→ What the task requires
Write out every line of the material exactly as it appears.

→ Input rows
---
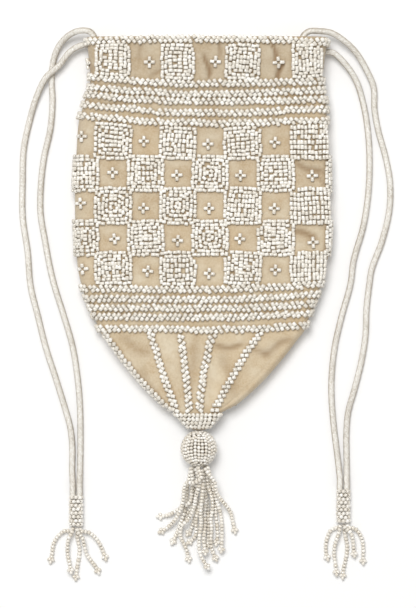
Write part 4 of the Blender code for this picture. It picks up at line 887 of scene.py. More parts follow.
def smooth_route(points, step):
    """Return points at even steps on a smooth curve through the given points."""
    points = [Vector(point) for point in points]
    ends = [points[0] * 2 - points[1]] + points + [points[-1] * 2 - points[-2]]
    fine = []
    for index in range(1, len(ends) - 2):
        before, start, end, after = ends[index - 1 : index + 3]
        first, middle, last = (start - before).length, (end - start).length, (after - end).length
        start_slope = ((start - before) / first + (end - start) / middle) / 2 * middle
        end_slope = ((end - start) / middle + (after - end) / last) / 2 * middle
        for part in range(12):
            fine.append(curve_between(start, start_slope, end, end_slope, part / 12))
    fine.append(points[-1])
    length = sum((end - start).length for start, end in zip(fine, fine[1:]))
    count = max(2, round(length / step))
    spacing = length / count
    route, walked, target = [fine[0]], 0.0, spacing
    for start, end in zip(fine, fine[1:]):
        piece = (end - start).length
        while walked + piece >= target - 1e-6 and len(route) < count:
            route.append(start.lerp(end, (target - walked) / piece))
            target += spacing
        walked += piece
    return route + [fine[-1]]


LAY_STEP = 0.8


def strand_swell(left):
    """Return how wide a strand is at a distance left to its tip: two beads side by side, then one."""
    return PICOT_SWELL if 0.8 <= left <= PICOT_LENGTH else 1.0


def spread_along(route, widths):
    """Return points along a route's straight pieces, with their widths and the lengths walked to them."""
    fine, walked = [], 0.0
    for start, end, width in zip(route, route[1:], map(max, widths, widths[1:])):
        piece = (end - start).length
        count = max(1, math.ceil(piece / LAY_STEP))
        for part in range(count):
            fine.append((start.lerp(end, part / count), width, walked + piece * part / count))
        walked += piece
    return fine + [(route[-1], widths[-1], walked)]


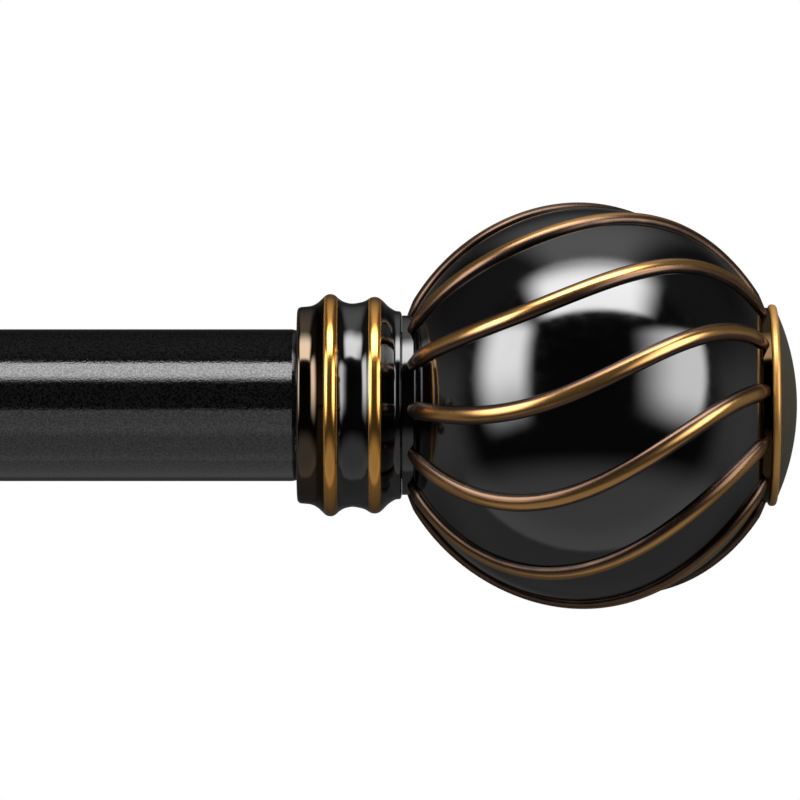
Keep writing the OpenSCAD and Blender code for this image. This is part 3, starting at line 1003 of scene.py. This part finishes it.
---
→ Solution to this problem
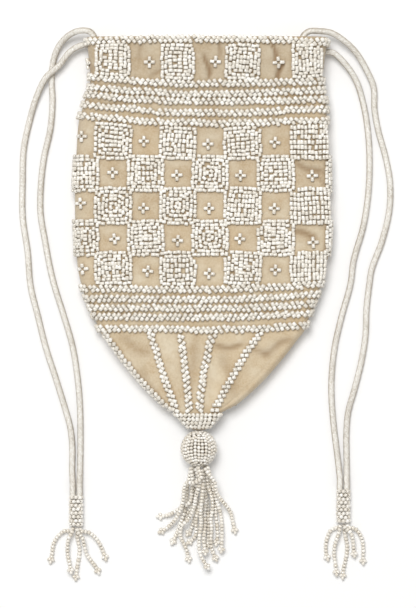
Write part 4 of the Blender code for this picture. It picks up at line 887 of scene.py. More parts follow.
def smooth_route(points, step):
    """Return points at even steps on a smooth curve through the given points."""
    points = [Vector(point) for point in points]
    ends = [points[0] * 2 - points[1]] + points + [points[-1] * 2 - points[-2]]
    fine = []
    for index in range(1, len(ends) - 2):
        before, start, end, after = ends[index - 1 : index + 3]
        first, middle, last = (start - before).length, (end - start).length, (after - end).length
        start_slope = ((start - before) / first + (end - start) / middle) / 2 * middle
        end_slope = ((end - start) / middle + (after - end) / last) / 2 * middle
        for part in range(12):
            fine.append(curve_between(start, start_slope, end, end_slope, part / 12))
    fine.append(points[-1])
    length = sum((end - start).length for start, end in zip(fine, fine[1:]))
    count = max(2, round(length / step))
    spacing = length / count
    route, walked, target = [fine[0]], 0.0, spacing
    for start, end in zip(fine, fine[1:]):
        piece = (end - start).length
        while walked + piece >= target - 1e-6 and len(route) < count:
            route.append(start.lerp(end, (target - walked) / piece))
            target += spacing
        walked += piece
    return route + [fine[-1]]


LAY_STEP = 0.8


def strand_swell(left):
    """Return how wide a strand is at a distance left to its tip: two beads side by side, then one."""
    return PICOT_SWELL if 0.8 <= left <= PICOT_LENGTH else 1.0


def spread_along(route, widths):
    """Return points along a route's straight pieces, with their widths and the lengths walked to them."""
    fine, walked = [], 0.0
    for start, end, width in zip(route, route[1:], map(max, widths, widths[1:])):
        piece = (end - start).length
        count = max(1, math.ceil(piece / LAY_STEP))
        for part in range(count):
            fine.append((start.lerp(end, part / count), width, walked + piece * part / count))
        walked += piece
    return fine + [(route[-1], widths[-1], walked)]


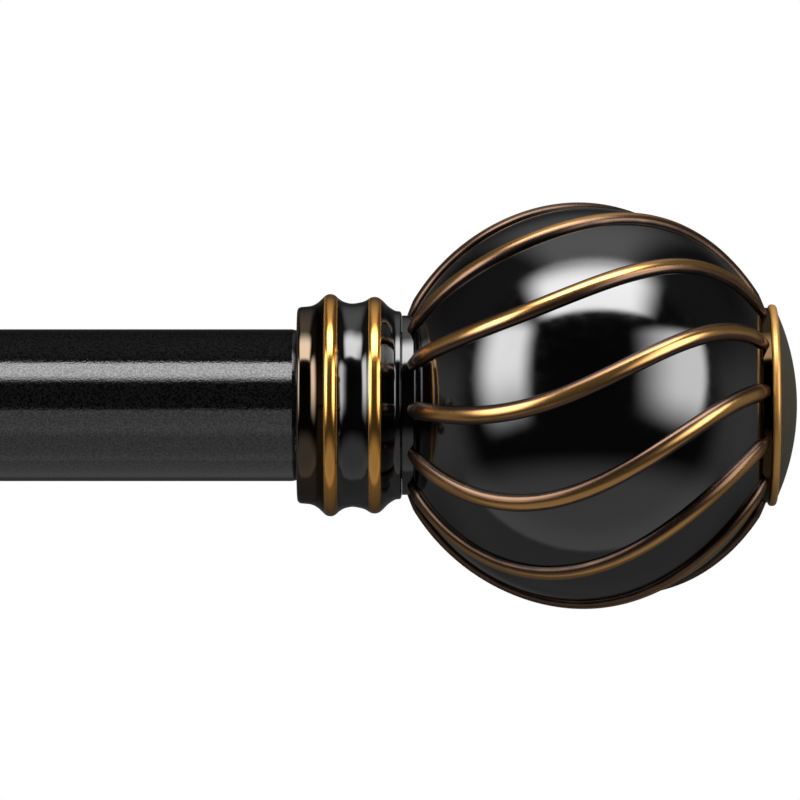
Keep writing the OpenSCAD and Blender code for this image. This is part 3, starting at line 1003 of scene.py. This part finishes it.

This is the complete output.